Поздние вечера (Гладков) - страница 119

Сама по себе эта речь сложна и противоречива. Верное в ней самым странным образом переплелось с неверным. Глубина самоанализа с поверхностным оптимизмом. Искренность с позой. Точность определений с пышной риторикой. И разобраться в ней очень трудно — так все перемешано. Перечитывая ее, видишь, что все надуманное и искусственное накапливается к концу, когда разогретая видимостью полной и предельной откровенности художника аудитория уже послушно и покорно шла за ним и принимала все его утверждения. Позднее Ю. К. говорил мне, что драматургическое мастерство Ибсена заключается в том, как он постепенно накапливает мотивировки к самому условному и невероятному эффекту. Он никогда не заставит в начале пьесы пожилого архитектора лезть на высокую крышу построенного им дома, чтобы во имя старинного обычая повесить на шпиль венок. В первом акте такой поступок выглядел бы совершенно неправдоподобным. Но с необычайным логическим и софистическим искусством Ибсен приучает нас не только к возможности, но и к необходимости этого поступка, и в конце последнего акта мы этому уже верим. Олеша утверждал, что он не любит Ибсена именно потому, что он всегда видит механику его построений. Но по законам этой же механики построена и речь Олеши: чисто драматургически она сделана отлично.

Б. Галанов сочувственно цитирует эту речь и выделяет такую фразу Ю. Олеши: «Я хочу создать тип молодого человека, наделив его лучшим из того, что было в моей молодости». А между тем как раз в этой декларации содержалось зерно крупнейшей ошибки Олеши, то зерно, из которого вырос искусственный и внутренне пустой сценарий «Строгий юноша» и некоторые другие слащавые рассказы середины тридцатых годов. Заметим, писатель не говорит, что он хочет понять и увидеть, каким является в реальной жизни молодой человек тридцатых годов, и описать его: он собирается сам создать его по выдуманному им рецепту и щедро дарит ему «лучшее из того, что было в моей молодости». Не знаешь, чего больше в самой идее о возможности подобного дара — наивности или неосознанного высокомерия. Но удивительней всего, что никто этого тогда не почувствовал. Все аплодировали, речь Олеши была перепечатана многими газетами, ее бессчетное число раз цитировали, на нее ссылались. То, что это все была чистейшая, хотя и искренняя риторика, стало ясно гораздо позднее, когда писатель надолго замолчал.

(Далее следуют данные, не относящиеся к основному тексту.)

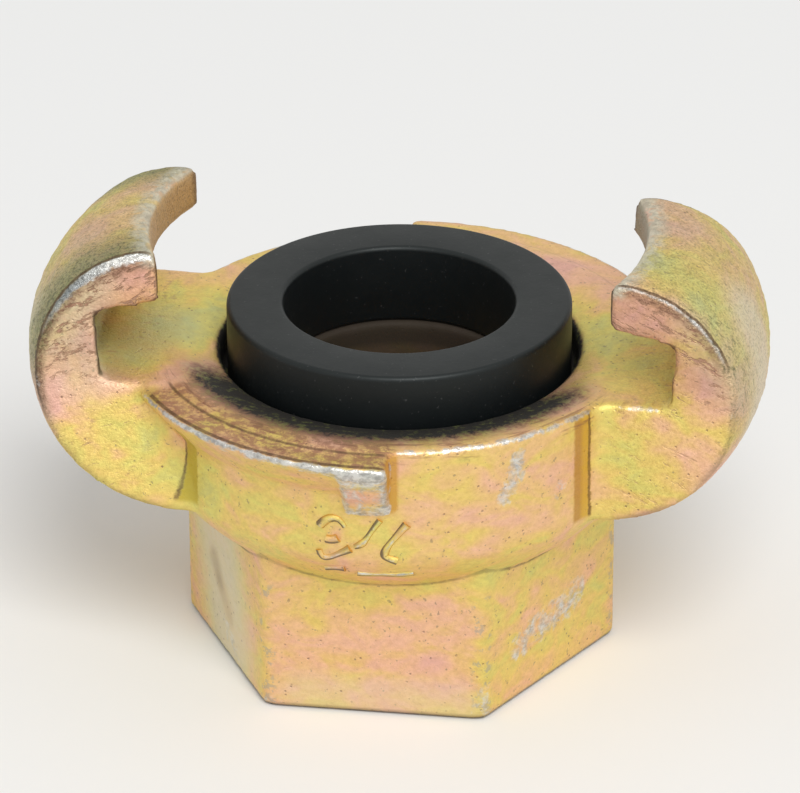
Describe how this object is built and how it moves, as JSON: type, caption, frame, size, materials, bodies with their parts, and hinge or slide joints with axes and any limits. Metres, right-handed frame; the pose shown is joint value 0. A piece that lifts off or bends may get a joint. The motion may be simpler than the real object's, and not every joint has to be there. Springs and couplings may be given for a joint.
{
  "type": "female hose coupling",
  "caption": "Female hose coupling with a hexagonal threaded end, hooked claws, cam lugs and a rubber face seal.",
  "frame": {"origin": "centre of the hexagon's end face, on the hose line's axis", "axes": "+Z along the hose line towards the hooked claws, +X through one claw, +Y across a flat of the hexagon"},
  "size_m": [0.0634, 0.0474, 0.0387],
  "materials": {
    "plated_iron": "rough cast, yellow chromated zinc",
    "rubber": "satin"
  },
  "bodies": {
    "root": {"body": "plated_iron", "seal": "rubber"}
  },
  "joints": []
}
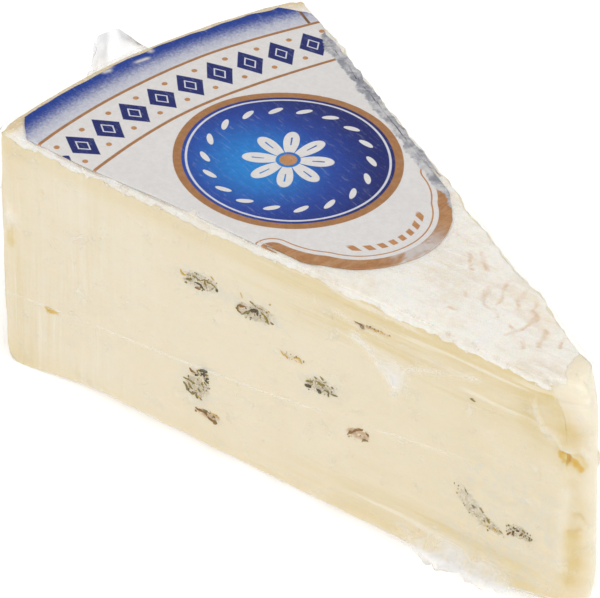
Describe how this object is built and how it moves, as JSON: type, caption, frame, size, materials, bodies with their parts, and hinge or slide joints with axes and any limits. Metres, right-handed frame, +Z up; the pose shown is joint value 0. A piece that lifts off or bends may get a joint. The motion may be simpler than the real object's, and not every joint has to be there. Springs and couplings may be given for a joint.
{
  "type": "blue cheese wedge",
  "caption": "Wedge of soft blue cheese with a white mould rind, a printed paper label on its top and a tight clear film around it.",
  "frame": {"origin": "under the middle of the whole part's box, on the surface it stands on", "axes": "+Z up, +X from the rim of the wheel towards the pointed end, +Y towards the cut face that the picture hides"},
  "size_m": [0.118, 0.0638, 0.051],
  "materials": {
    "cheese": "soft cream-coloured paste with blue mould pockets, under a white mould rind",
    "label": "foil-backed paper printed in blue, silver grey and copper",
    "film": "clear cling film, glossy, with fine tension creases"
  },
  "bodies": {
    "root": {"cheese_wedge": "cheese", "paper_label": "label", "film_wrap": "film"}
  },
  "joints": []
}
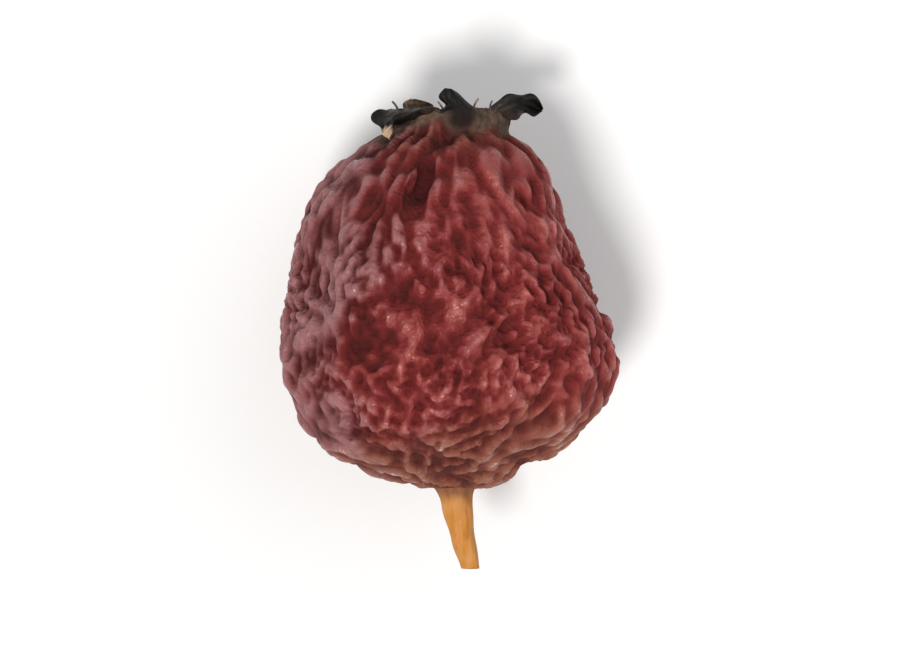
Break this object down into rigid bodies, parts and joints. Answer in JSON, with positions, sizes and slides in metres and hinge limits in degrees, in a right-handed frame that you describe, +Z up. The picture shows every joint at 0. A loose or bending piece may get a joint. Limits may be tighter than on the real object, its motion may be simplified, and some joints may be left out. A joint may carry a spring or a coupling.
{
  "type": "dried hawthorn berry",
  "caption": "Dried wrinkled haw lying on its side, with a short stem stub and a calyx crown of curled sepals around a hollow cup.",
  "frame": {"origin": "under the middle of the whole berry, on the surface that it lies on", "axes": "+Z up; +Y along the fruit's axis from the stem to the calyx crown; +X across it"},
  "size_m": [0.0078, 0.0112, 0.0072],
  "materials": {
    "skin": "dried, wrinkled, dull with a faint waxy sheen",
    "stem": "dry, amber, lengthwise grooves",
    "sepal": "dry and papery, dark at the tips",
    "style": "dry and matt"
  },
  "bodies": {
    "root": {"fruit": "skin", "stem": "stem", "sepal_1": "sepal", "sepal_2": "sepal", "sepal_3": "sepal", "sepal_4": "sepal", "sepal_5": "sepal", "style": "style"}
  },
  "joints": []
}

Писательское молчание — явление малоизученное, хотя в нем часто куда больше содержания, чем в иной скороспелой плодовитости. Биографы обычно стыдливо его заминают или проскакивают через него, между тем как здесь-то и необходимо их слово. Конечно: молчание молчанию рознь. Усталое разочарование в своем деле или высокое недовольство собой; «затупившийся инструмент» (Хемингуэй) или ослабевшая рука, разучившаяся владеть инструментом; невозможность высказаться или отсутствие потребности высказываться — у всех это бывает по-разному. Собственно говоря, причины эти можно классифицировать только очень условно, по существу же они не повторяются: жизнь тут богаче любой схемы, и в каждом отдельном случае — свои мотивировки. Биография Олеши еще не написана, для нее не пришло время, и о многом можно только догадываться, но факт остается фактом — молодой, находившийся находившийся на вершине успеха и славы писатель надолго замолчал. И, как это водится обычно, молчание стало заполняться статьями и беседами о литературном опыте: по какой-то трагикомической закономерности, молчащие художники охотно становятся педагогами, хотя учат они своему вчерашнему опыту, который им самим уже стал ненужным.